● **Task**: Reproduce every entry exactly.

● **Supplied records**:
***
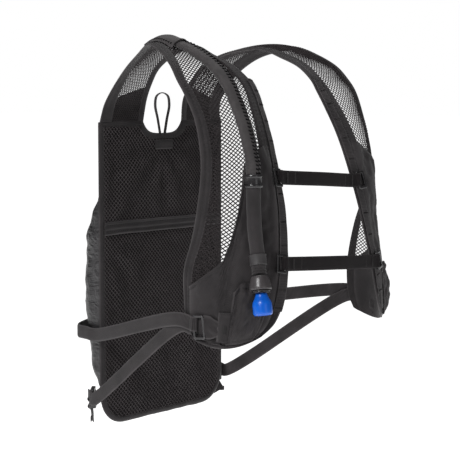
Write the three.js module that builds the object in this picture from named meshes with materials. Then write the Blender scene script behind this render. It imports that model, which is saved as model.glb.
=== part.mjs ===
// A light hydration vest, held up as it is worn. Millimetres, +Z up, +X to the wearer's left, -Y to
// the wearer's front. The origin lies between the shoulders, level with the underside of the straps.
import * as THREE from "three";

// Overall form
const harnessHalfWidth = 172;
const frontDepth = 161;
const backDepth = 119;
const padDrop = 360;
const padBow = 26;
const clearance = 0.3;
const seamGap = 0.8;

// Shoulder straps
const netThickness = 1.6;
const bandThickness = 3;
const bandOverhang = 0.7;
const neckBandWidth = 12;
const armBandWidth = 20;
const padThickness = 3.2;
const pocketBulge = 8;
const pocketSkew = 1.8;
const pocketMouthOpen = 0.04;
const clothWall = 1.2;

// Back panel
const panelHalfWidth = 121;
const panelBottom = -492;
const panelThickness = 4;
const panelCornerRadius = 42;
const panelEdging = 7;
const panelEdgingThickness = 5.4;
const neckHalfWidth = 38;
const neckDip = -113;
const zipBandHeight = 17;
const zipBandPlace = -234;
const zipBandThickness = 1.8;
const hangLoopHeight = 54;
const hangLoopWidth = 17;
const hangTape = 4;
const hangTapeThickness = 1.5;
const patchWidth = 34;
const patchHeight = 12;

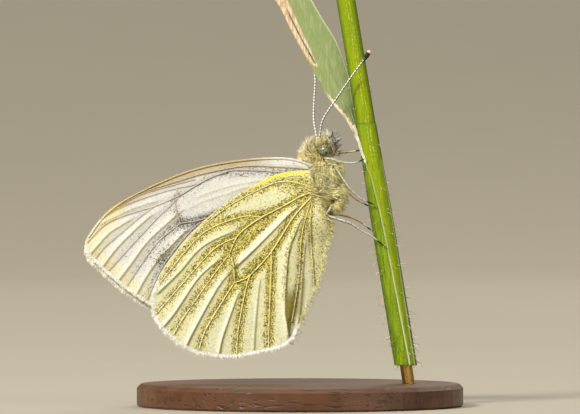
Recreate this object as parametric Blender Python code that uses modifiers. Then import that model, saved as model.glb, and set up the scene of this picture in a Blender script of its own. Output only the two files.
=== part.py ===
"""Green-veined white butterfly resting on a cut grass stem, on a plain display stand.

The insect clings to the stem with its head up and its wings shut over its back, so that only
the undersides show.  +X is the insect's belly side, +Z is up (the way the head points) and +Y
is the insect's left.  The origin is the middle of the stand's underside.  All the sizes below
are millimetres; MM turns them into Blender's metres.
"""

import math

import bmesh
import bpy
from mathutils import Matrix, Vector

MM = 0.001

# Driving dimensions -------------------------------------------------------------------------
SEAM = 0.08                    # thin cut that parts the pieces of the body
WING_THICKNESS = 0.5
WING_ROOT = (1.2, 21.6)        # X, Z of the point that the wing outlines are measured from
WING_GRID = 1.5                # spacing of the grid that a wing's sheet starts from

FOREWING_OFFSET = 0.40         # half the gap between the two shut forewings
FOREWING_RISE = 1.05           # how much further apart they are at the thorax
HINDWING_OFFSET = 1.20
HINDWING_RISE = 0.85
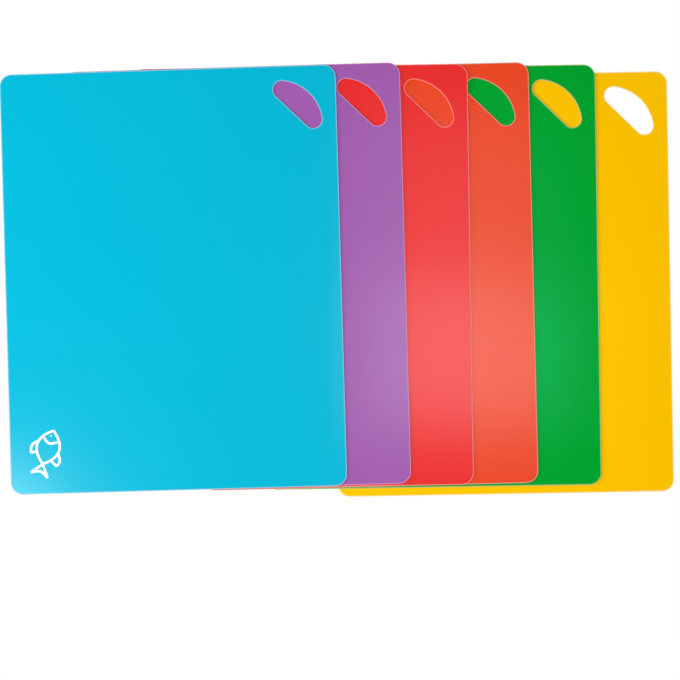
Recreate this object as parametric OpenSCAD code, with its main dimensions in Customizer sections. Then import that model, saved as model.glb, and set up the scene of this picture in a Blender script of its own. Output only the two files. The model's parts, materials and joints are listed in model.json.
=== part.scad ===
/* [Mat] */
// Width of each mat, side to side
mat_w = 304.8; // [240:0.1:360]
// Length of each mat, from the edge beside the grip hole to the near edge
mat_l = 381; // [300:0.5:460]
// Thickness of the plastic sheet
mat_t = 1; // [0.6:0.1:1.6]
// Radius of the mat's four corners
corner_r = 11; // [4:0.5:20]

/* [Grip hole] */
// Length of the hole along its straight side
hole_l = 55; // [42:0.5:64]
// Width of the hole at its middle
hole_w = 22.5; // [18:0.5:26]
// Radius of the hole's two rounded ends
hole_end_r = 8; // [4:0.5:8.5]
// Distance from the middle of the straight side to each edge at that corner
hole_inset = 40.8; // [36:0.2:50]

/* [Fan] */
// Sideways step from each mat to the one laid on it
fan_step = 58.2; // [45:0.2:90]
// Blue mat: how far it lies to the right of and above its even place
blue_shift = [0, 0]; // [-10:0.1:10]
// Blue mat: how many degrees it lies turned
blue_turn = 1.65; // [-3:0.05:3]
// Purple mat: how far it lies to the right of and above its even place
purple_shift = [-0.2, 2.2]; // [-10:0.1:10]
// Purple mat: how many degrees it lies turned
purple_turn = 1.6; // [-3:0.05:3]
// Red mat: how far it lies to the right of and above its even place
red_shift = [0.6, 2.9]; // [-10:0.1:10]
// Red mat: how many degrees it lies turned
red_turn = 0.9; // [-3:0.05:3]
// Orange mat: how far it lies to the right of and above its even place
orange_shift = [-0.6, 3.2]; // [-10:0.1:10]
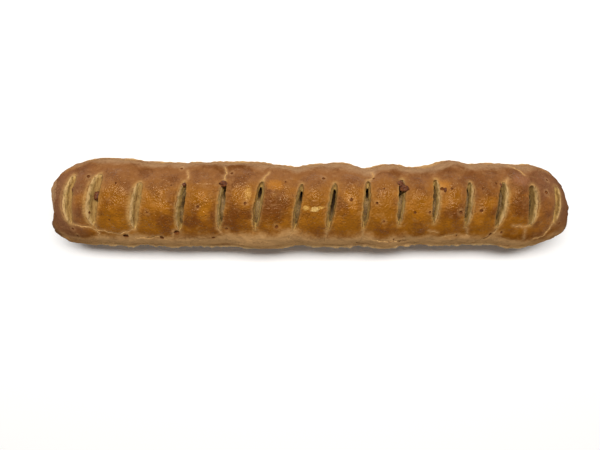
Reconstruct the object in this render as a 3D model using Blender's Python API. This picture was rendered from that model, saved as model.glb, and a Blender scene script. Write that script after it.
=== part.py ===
***
● **Expected answer**:
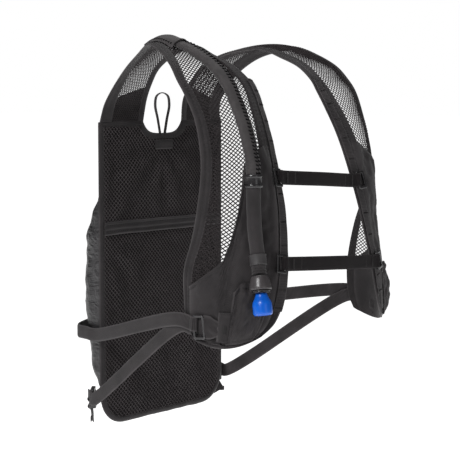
Write the three.js module that builds the object in this picture from named meshes with materials. Then write the Blender scene script behind this render. It imports that model, which is saved as model.glb.
=== part.mjs ===
// A light hydration vest, held up as it is worn. Millimetres, +Z up, +X to the wearer's left, -Y to
// the wearer's front. The origin lies between the shoulders, level with the underside of the straps.
import * as THREE from "three";

// Overall form
const harnessHalfWidth = 172;
const frontDepth = 161;
const backDepth = 119;
const padDrop = 360;
const padBow = 26;
const clearance = 0.3;
const seamGap = 0.8;

// Shoulder straps
const netThickness = 1.6;
const bandThickness = 3;
const bandOverhang = 0.7;
const neckBandWidth = 12;
const armBandWidth = 20;
const padThickness = 3.2;
const pocketBulge = 8;
const pocketSkew = 1.8;
const pocketMouthOpen = 0.04;
const clothWall = 1.2;

// Back panel
const panelHalfWidth = 121;
const panelBottom = -492;
const panelThickness = 4;
const panelCornerRadius = 42;
const panelEdging = 7;
const panelEdgingThickness = 5.4;
const neckHalfWidth = 38;
const neckDip = -113;
const zipBandHeight = 17;
const zipBandPlace = -234;
const zipBandThickness = 1.8;
const hangLoopHeight = 54;
const hangLoopWidth = 17;
const hangTape = 4;
const hangTapeThickness = 1.5;
const patchWidth = 34;
const patchHeight = 12;

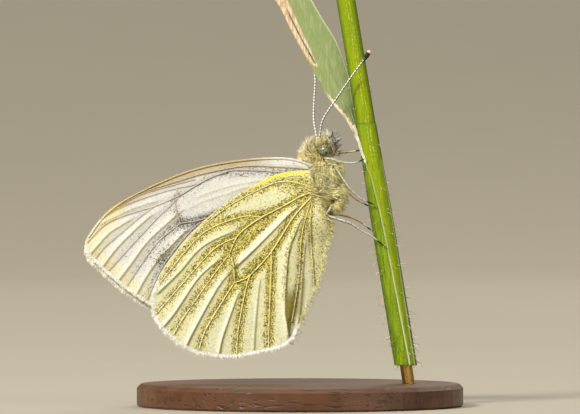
Recreate this object as parametric Blender Python code that uses modifiers. Then import that model, saved as model.glb, and set up the scene of this picture in a Blender script of its own. Output only the two files.
=== part.py ===
"""Green-veined white butterfly resting on a cut grass stem, on a plain display stand.

The insect clings to the stem with its head up and its wings shut over its back, so that only
the undersides show.  +X is the insect's belly side, +Z is up (the way the head points) and +Y
is the insect's left.  The origin is the middle of the stand's underside.  All the sizes below
are millimetres; MM turns them into Blender's metres.
"""

import math

import bmesh
import bpy
from mathutils import Matrix, Vector

MM = 0.001

# Driving dimensions -------------------------------------------------------------------------
SEAM = 0.08                    # thin cut that parts the pieces of the body
WING_THICKNESS = 0.5
WING_ROOT = (1.2, 21.6)        # X, Z of the point that the wing outlines are measured from
WING_GRID = 1.5                # spacing of the grid that a wing's sheet starts from

FOREWING_OFFSET = 0.40         # half the gap between the two shut forewings
FOREWING_RISE = 1.05           # how much further apart they are at the thorax
HINDWING_OFFSET = 1.20
HINDWING_RISE = 0.85
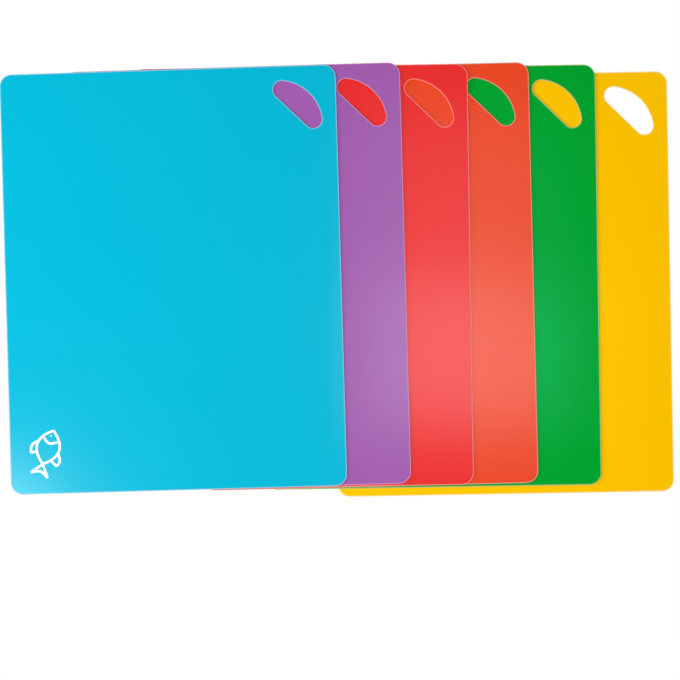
Recreate this object as parametric OpenSCAD code, with its main dimensions in Customizer sections. Then import that model, saved as model.glb, and set up the scene of this picture in a Blender script of its own. Output only the two files. The model's parts, materials and joints are listed in model.json.
=== part.scad ===
/* [Mat] */
// Width of each mat, side to side
mat_w = 304.8; // [240:0.1:360]
// Length of each mat, from the edge beside the grip hole to the near edge
mat_l = 381; // [300:0.5:460]
// Thickness of the plastic sheet
mat_t = 1; // [0.6:0.1:1.6]
// Radius of the mat's four corners
corner_r = 11; // [4:0.5:20]

/* [Grip hole] */
// Length of the hole along its straight side
hole_l = 55; // [42:0.5:64]
// Width of the hole at its middle
hole_w = 22.5; // [18:0.5:26]
// Radius of the hole's two rounded ends
hole_end_r = 8; // [4:0.5:8.5]
// Distance from the middle of the straight side to each edge at that corner
hole_inset = 40.8; // [36:0.2:50]

/* [Fan] */
// Sideways step from each mat to the one laid on it
fan_step = 58.2; // [45:0.2:90]
// Blue mat: how far it lies to the right of and above its even place
blue_shift = [0, 0]; // [-10:0.1:10]
// Blue mat: how many degrees it lies turned
blue_turn = 1.65; // [-3:0.05:3]
// Purple mat: how far it lies to the right of and above its even place
purple_shift = [-0.2, 2.2]; // [-10:0.1:10]
// Purple mat: how many degrees it lies turned
purple_turn = 1.6; // [-3:0.05:3]
// Red mat: how far it lies to the right of and above its even place
red_shift = [0.6, 2.9]; // [-10:0.1:10]
// Red mat: how many degrees it lies turned
red_turn = 0.9; // [-3:0.05:3]
// Orange mat: how far it lies to the right of and above its even place
orange_shift = [-0.6, 3.2]; // [-10:0.1:10]
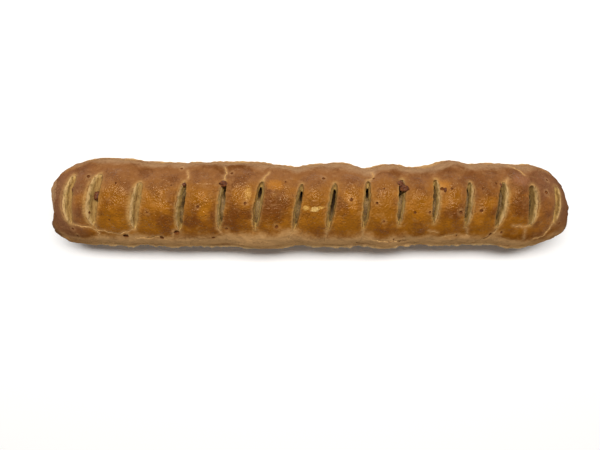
Reconstruct the object in this render as a 3D model using Blender's Python API. This picture was rendered from that model, saved as model.glb, and a Blender scene script. Write that script after it.
=== part.py ===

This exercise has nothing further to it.